* **Recorded information**:

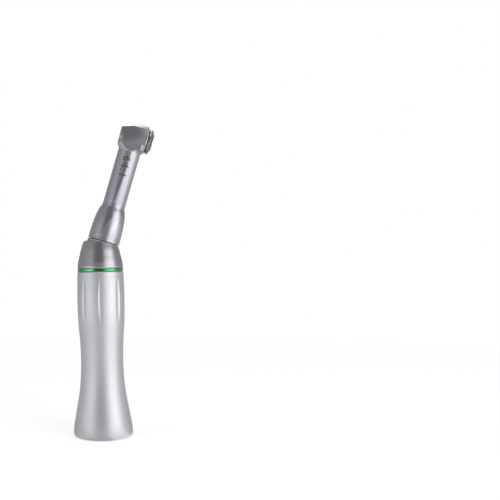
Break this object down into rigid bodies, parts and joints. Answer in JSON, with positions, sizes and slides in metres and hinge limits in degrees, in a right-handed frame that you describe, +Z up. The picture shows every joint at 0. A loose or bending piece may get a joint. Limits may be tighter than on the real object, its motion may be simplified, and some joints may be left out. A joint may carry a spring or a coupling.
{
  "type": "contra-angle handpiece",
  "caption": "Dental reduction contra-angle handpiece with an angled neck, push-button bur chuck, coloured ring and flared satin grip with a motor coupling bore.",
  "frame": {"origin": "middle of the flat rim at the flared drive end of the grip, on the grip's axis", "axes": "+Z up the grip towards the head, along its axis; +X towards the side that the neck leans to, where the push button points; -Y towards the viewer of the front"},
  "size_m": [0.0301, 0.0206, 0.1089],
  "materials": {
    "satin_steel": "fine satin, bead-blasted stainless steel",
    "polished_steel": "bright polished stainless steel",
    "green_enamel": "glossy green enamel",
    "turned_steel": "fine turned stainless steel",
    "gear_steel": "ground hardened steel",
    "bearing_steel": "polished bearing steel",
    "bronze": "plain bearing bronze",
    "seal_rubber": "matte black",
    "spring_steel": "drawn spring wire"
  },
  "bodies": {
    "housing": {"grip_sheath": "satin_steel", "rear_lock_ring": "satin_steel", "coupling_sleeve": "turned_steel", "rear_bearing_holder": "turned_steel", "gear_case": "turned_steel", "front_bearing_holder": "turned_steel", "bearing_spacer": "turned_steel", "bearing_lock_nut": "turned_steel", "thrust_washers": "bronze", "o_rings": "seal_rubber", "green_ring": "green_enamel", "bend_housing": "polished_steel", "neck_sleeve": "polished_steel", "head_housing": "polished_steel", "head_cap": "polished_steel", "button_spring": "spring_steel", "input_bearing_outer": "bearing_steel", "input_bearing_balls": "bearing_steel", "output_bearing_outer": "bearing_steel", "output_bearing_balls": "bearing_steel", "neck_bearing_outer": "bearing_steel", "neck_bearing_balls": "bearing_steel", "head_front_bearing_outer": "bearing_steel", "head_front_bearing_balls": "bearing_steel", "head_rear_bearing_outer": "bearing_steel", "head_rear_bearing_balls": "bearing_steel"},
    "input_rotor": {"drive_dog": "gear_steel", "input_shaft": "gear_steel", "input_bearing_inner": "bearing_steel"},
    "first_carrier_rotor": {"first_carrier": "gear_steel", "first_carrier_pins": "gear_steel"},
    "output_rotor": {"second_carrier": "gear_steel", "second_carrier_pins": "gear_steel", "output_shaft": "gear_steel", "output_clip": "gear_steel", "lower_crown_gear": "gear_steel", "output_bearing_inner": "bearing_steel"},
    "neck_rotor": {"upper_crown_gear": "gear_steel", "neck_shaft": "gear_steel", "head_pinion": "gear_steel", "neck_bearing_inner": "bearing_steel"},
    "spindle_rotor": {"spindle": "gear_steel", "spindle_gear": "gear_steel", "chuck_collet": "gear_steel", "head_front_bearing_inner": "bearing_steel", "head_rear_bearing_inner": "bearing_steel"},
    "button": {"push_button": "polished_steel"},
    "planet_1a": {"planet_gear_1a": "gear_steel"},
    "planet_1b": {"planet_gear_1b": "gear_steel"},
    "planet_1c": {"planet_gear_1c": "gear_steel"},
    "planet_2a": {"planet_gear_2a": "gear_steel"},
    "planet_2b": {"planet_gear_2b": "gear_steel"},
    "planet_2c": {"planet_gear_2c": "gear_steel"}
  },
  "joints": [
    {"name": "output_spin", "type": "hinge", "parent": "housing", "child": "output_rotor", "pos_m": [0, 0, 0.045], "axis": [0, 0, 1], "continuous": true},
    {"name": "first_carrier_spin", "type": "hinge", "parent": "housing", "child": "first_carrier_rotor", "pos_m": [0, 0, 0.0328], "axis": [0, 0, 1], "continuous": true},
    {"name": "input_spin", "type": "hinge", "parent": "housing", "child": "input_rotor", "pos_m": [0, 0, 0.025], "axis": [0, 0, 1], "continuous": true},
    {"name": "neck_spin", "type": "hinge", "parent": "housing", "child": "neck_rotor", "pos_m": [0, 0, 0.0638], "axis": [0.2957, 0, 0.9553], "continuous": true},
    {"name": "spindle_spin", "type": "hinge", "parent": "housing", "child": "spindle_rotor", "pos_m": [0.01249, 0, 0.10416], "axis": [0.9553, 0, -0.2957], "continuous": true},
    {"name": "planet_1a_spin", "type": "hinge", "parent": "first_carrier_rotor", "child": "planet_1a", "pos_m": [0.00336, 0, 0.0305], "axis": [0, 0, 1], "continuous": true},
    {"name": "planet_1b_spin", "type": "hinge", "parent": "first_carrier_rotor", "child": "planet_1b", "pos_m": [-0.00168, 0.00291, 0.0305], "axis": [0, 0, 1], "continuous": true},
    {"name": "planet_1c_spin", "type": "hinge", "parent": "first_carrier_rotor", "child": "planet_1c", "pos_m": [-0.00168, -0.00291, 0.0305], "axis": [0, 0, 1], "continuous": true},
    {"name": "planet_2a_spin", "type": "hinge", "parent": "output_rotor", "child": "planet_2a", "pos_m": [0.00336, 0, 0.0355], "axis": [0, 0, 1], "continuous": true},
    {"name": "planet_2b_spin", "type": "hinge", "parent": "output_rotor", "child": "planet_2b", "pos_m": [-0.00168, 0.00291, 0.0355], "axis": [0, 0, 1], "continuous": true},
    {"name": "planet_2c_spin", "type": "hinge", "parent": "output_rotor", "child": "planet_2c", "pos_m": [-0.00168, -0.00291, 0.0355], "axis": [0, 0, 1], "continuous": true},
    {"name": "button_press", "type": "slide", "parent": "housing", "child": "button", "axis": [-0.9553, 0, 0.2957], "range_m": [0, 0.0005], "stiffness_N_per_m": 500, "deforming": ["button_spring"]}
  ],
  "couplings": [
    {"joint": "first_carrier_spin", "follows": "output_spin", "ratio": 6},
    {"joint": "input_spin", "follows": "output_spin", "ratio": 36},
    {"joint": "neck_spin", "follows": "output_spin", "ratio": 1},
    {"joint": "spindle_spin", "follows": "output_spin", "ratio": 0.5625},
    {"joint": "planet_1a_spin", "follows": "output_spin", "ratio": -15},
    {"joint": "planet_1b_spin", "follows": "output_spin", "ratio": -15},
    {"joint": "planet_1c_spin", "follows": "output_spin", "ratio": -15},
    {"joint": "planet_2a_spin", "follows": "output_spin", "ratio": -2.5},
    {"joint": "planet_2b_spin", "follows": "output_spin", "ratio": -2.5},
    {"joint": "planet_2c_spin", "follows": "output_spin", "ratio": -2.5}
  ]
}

* **Exercise objective**: Extract the listing in its entirety, matching it exactly.

* **Exercise solution**:
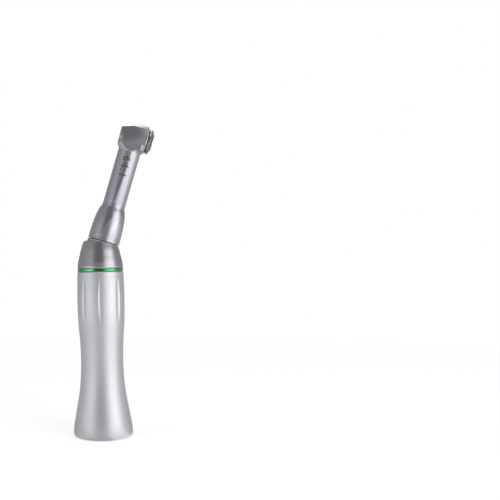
Break this object down into rigid bodies, parts and joints. Answer in JSON, with positions, sizes and slides in metres and hinge limits in degrees, in a right-handed frame that you describe, +Z up. The picture shows every joint at 0. A loose or bending piece may get a joint. Limits may be tighter than on the real object, its motion may be simplified, and some joints may be left out. A joint may carry a spring or a coupling.
{
  "type": "contra-angle handpiece",
  "caption": "Dental reduction contra-angle handpiece with an angled neck, push-button bur chuck, coloured ring and flared satin grip with a motor coupling bore.",
  "frame": {"origin": "middle of the flat rim at the flared drive end of the grip, on the grip's axis", "axes": "+Z up the grip towards the head, along its axis; +X towards the side that the neck leans to, where the push button points; -Y towards the viewer of the front"},
  "size_m": [0.0301, 0.0206, 0.1089],
  "materials": {
    "satin_steel": "fine satin, bead-blasted stainless steel",
    "polished_steel": "bright polished stainless steel",
    "green_enamel": "glossy green enamel",
    "turned_steel": "fine turned stainless steel",
    "gear_steel": "ground hardened steel",
    "bearing_steel": "polished bearing steel",
    "bronze": "plain bearing bronze",
    "seal_rubber": "matte black",
    "spring_steel": "drawn spring wire"
  },
  "bodies": {
    "housing": {"grip_sheath": "satin_steel", "rear_lock_ring": "satin_steel", "coupling_sleeve": "turned_steel", "rear_bearing_holder": "turned_steel", "gear_case": "turned_steel", "front_bearing_holder": "turned_steel", "bearing_spacer": "turned_steel", "bearing_lock_nut": "turned_steel", "thrust_washers": "bronze", "o_rings": "seal_rubber", "green_ring": "green_enamel", "bend_housing": "polished_steel", "neck_sleeve": "polished_steel", "head_housing": "polished_steel", "head_cap": "polished_steel", "button_spring": "spring_steel", "input_bearing_outer": "bearing_steel", "input_bearing_balls": "bearing_steel", "output_bearing_outer": "bearing_steel", "output_bearing_balls": "bearing_steel", "neck_bearing_outer": "bearing_steel", "neck_bearing_balls": "bearing_steel", "head_front_bearing_outer": "bearing_steel", "head_front_bearing_balls": "bearing_steel", "head_rear_bearing_outer": "bearing_steel", "head_rear_bearing_balls": "bearing_steel"},
    "input_rotor": {"drive_dog": "gear_steel", "input_shaft": "gear_steel", "input_bearing_inner": "bearing_steel"},
    "first_carrier_rotor": {"first_carrier": "gear_steel", "first_carrier_pins": "gear_steel"},
    "output_rotor": {"second_carrier": "gear_steel", "second_carrier_pins": "gear_steel", "output_shaft": "gear_steel", "output_clip": "gear_steel", "lower_crown_gear": "gear_steel", "output_bearing_inner": "bearing_steel"},
    "neck_rotor": {"upper_crown_gear": "gear_steel", "neck_shaft": "gear_steel", "head_pinion": "gear_steel", "neck_bearing_inner": "bearing_steel"},
    "spindle_rotor": {"spindle": "gear_steel", "spindle_gear": "gear_steel", "chuck_collet": "gear_steel", "head_front_bearing_inner": "bearing_steel", "head_rear_bearing_inner": "bearing_steel"},
    "button": {"push_button": "polished_steel"},
    "planet_1a": {"planet_gear_1a": "gear_steel"},
    "planet_1b": {"planet_gear_1b": "gear_steel"},
    "planet_1c": {"planet_gear_1c": "gear_steel"},
    "planet_2a": {"planet_gear_2a": "gear_steel"},
    "planet_2b": {"planet_gear_2b": "gear_steel"},
    "planet_2c": {"planet_gear_2c": "gear_steel"}
  },
  "joints": [
    {"name": "output_spin", "type": "hinge", "parent": "housing", "child": "output_rotor", "pos_m": [0, 0, 0.045], "axis": [0, 0, 1], "continuous": true},
    {"name": "first_carrier_spin", "type": "hinge", "parent": "housing", "child": "first_carrier_rotor", "pos_m": [0, 0, 0.0328], "axis": [0, 0, 1], "continuous": true},
    {"name": "input_spin", "type": "hinge", "parent": "housing", "child": "input_rotor", "pos_m": [0, 0, 0.025], "axis": [0, 0, 1], "continuous": true},
    {"name": "neck_spin", "type": "hinge", "parent": "housing", "child": "neck_rotor", "pos_m": [0, 0, 0.0638], "axis": [0.2957, 0, 0.9553], "continuous": true},
    {"name": "spindle_spin", "type": "hinge", "parent": "housing", "child": "spindle_rotor", "pos_m": [0.01249, 0, 0.10416], "axis": [0.9553, 0, -0.2957], "continuous": true},
    {"name": "planet_1a_spin", "type": "hinge", "parent": "first_carrier_rotor", "child": "planet_1a", "pos_m": [0.00336, 0, 0.0305], "axis": [0, 0, 1], "continuous": true},
    {"name": "planet_1b_spin", "type": "hinge", "parent": "first_carrier_rotor", "child": "planet_1b", "pos_m": [-0.00168, 0.00291, 0.0305], "axis": [0, 0, 1], "continuous": true},
    {"name": "planet_1c_spin", "type": "hinge", "parent": "first_carrier_rotor", "child": "planet_1c", "pos_m": [-0.00168, -0.00291, 0.0305], "axis": [0, 0, 1], "continuous": true},
    {"name": "planet_2a_spin", "type": "hinge", "parent": "output_rotor", "child": "planet_2a", "pos_m": [0.00336, 0, 0.0355], "axis": [0, 0, 1], "continuous": true},
    {"name": "planet_2b_spin", "type": "hinge", "parent": "output_rotor", "child": "planet_2b", "pos_m": [-0.00168, 0.00291, 0.0355], "axis": [0, 0, 1], "continuous": true},
    {"name": "planet_2c_spin", "type": "hinge", "parent": "output_rotor", "child": "planet_2c", "pos_m": [-0.00168, -0.00291, 0.0355], "axis": [0, 0, 1], "continuous": true},
    {"name": "button_press", "type": "slide", "parent": "housing", "child": "button", "axis": [-0.9553, 0, 0.2957], "range_m": [0, 0.0005], "stiffness_N_per_m": 500, "deforming": ["button_spring"]}
  ],
  "couplings": [
    {"joint": "first_carrier_spin", "follows": "output_spin", "ratio": 6},
    {"joint": "input_spin", "follows": "output_spin", "ratio": 36},
    {"joint": "neck_spin", "follows": "output_spin", "ratio": 1},
    {"joint": "spindle_spin", "follows": "output_spin", "ratio": 0.5625},
    {"joint": "planet_1a_spin", "follows": "output_spin", "ratio": -15},
    {"joint": "planet_1b_spin", "follows": "output_spin", "ratio": -15},
    {"joint": "planet_1c_spin", "follows": "output_spin", "ratio": -15},
    {"joint": "planet_2a_spin", "follows": "output_spin", "ratio": -2.5},
    {"joint": "planet_2b_spin", "follows": "output_spin", "ratio": -2.5},
    {"joint": "planet_2c_spin", "follows": "output_spin", "ratio": -2.5}
  ]
}